Wednesday, August 19, 2020

Online relationships

 While I was surfing youtube channels for English learning, one of the influencers recommended a site for practicing English by making foreign friends. I tried to enter to find out if the site is good for my students and once I accessed the site, I instantly got many messages from members around the world. I was surprised by its speed and quantity of the texts and I responded the person who sent the first. He introduced himself as British living in London. He seemed nice and very active with this type of communication. I responded him but I was getting uncomfortable because he sent too many texts in a short period of time. I’m not a people person and not get used to this communication style. I was hesitated to share my personal information with a person I never met and rarely know. Besides, I don’t talk much through Social media so my responses were always late. He kept sending me texts every day urging my reply since morning until he goes to bed and I felt guilty for not responding him right away. I also felt uncomfortable for his asking personal questions. Actually I don’t want any romantic relationship but I somehow sensed that he may want that kind of relationship and tried to cross the line. When I told him this and tried to stop the relationship then he said he didn’t mean it and he was just lonely.  

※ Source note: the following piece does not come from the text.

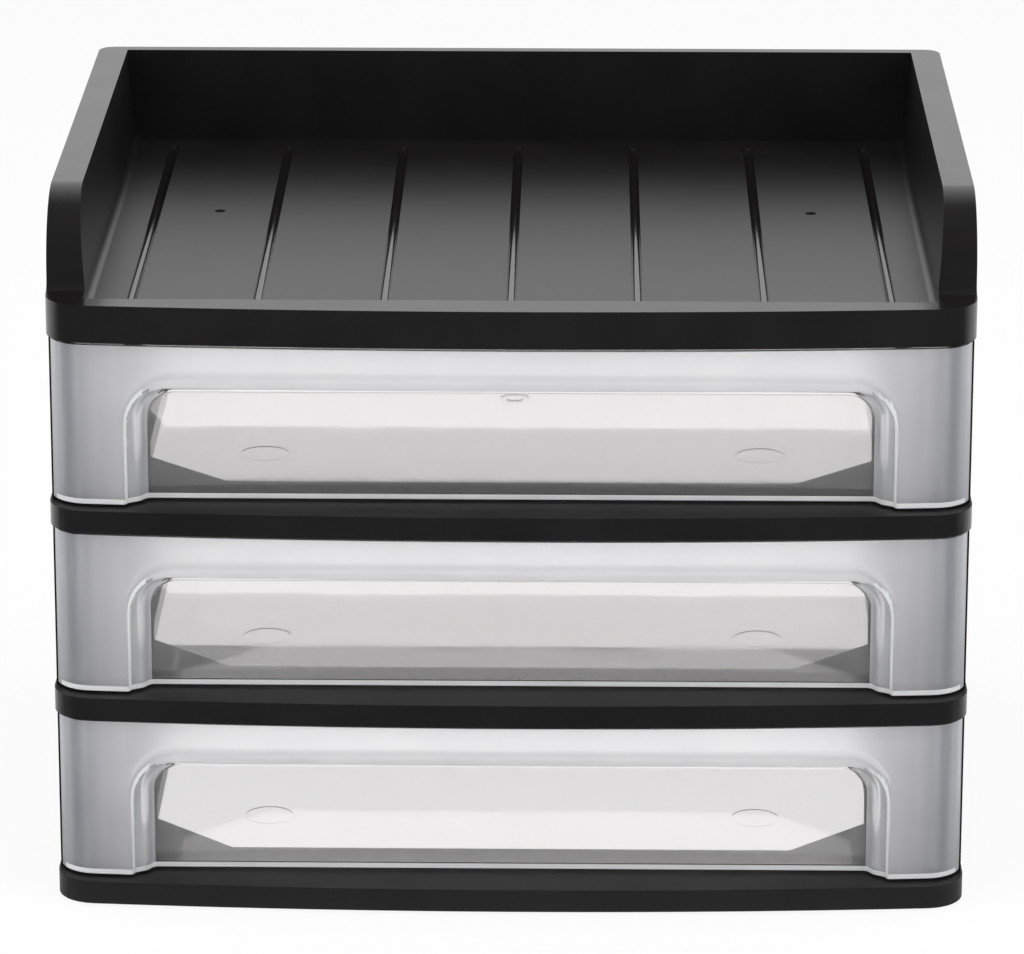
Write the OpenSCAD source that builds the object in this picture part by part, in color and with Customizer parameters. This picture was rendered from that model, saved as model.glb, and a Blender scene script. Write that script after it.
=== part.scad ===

Speaky on Twitter: "Speaky, the best way to practice languages ...

Although I had lived in foreign countries a long time and I’m pretty open to new things, my thought about romantic relationship has changed little. My husband was my first love and I never dated seriously with other men. Actually it was normal 30 years ago and Korean women were tacitly not allowed to date with many men. Most couples say love is essential for keeping the marriage but what I believe as the most important thing between a couple is trust and faith. Even they no longer love each other, they need to keep fidelity until they divorce. Having affairs are regarded to be the worst thing in marriage and adultery law was existed until 2015 in Korea. In the past, it was only required to women but I claim this should be applied to men at the same level. I don’t agree with careless divorce however, then it comes to affair, I would divorce without consideration since the person betrayed the partner’s heart. Therefore, when we had to separate due to my study, I kept distance from men while I was living alone in America and treated my husband truly although we don’t express much how we love each other in our daily routine.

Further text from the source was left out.